CINEMA

Ozon desidrata texto ousado de diretor alemão no filme 'Peter von Kant'

Paulo Henrique Silva
phenrique@hojeemdia.com.br
25/10/2022 às 14:43.
Atualizado em 25/10/2022 às 14:44
Filme é inspirado no clássico "Petra von Kant", de Rainer Werner Fassbinder (BONFILM/DIVULGAÇÃO)

Filme é inspirado no clássico "Petra von Kant", de Rainer Werner Fassbinder (BONFILM/DIVULGAÇÃO)

Em cartaz nos cinemas, o filme francês “Peter von Kant” se sustenta com a história de um cineasta arrogante e muito seguro de si que acaba se deixando envolver por um homem mais jovem, por quem se apaixona tão perdidamente que perde o autocontrole.

Mas a experiência fica mais rica quando vista ao lado da obra que o inspirou, o alemão “As Lágrimas de Petra von Kant”, porque, além, dessa trama sobre dominação, agora com os sexos invertidos, o francês também homenageia o criador, Rainer Werner Fassbinder.

O diretor cheio de si é explicitamente inspirado no realizador que participou do Novo Cinema Alemão, na década de 1970, e assinou obras como “O Casamento de Maria Braun” e “Querelle”, misturando outsiders e muito melodrama.

Fassbinder era sabidamente carente e explosivo. O ator Denis Menochet transpira essa dualidade, mas num tom muito diferente. Apesar da homenagem, Ozon se preocupa mais com o que é dito e menos com os silêncios presentes em “As Lágrimas de Petra von Kant”.

O cinema de Fassbinder exibia uma tensão constante, um sentimento de deslocamento dos personagens numa sociedade em transformação.
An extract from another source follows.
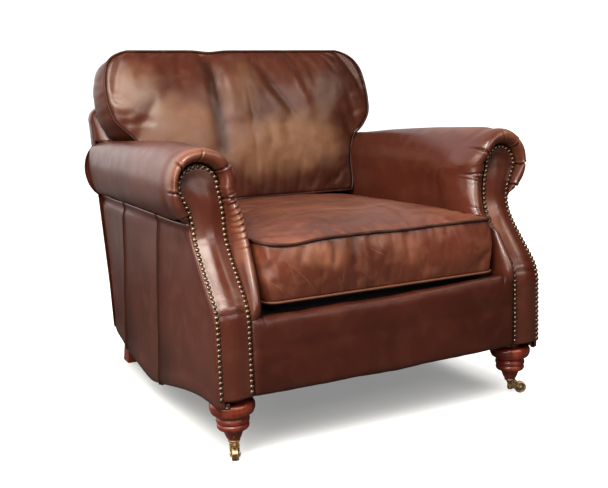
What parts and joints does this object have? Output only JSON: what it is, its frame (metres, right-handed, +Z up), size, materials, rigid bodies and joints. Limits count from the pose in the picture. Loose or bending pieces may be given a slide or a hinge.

Esse é outro dado que desaparece no filme de Ozon: ele poderia acontecer em qualquer lugar ou época.

“Peter von Kant”, neste sentido, é desidratado, sem uma gordura sociopolítica que faz muita falta à trama. O homem é fruto de seu ambiente, com Peter podendo muito bem servir a um tipo de classe média emergente que perdeu as suas origens.

O ator iniciante por quem o diretor se apaixona é de origem árabe, jovem e que, apesar de não vermos, se desloca por outros lugares. Peter vive enfurnado em sua casa, senhor de seu castelo até ser ameaçado por um cavalo de troia.

Toda essa leitura se perde na busca de Ozon em se ater aos corpos, especialmente na pele lisa do garoto, com os atritos físicos se somando aos conflitos verbais que o casal passa a vivenciar. O realizador francês nunca sai desse estado de superficialidade.

A homenagem, de certa maneira, se torna vazia, porque Ozon só usa o corpo físico de Fassbinder. E não o seu pensamento, a forma como ele articula os diversos elementos para compor um corpo político.

O francês preserva o lugar e o tempo, na Alemanha do início dos anos 70, mas, com exceção dos objetos de cena e do figurino, “Peter von Kant” não evoca a época e, muito menos, dialoga o presente.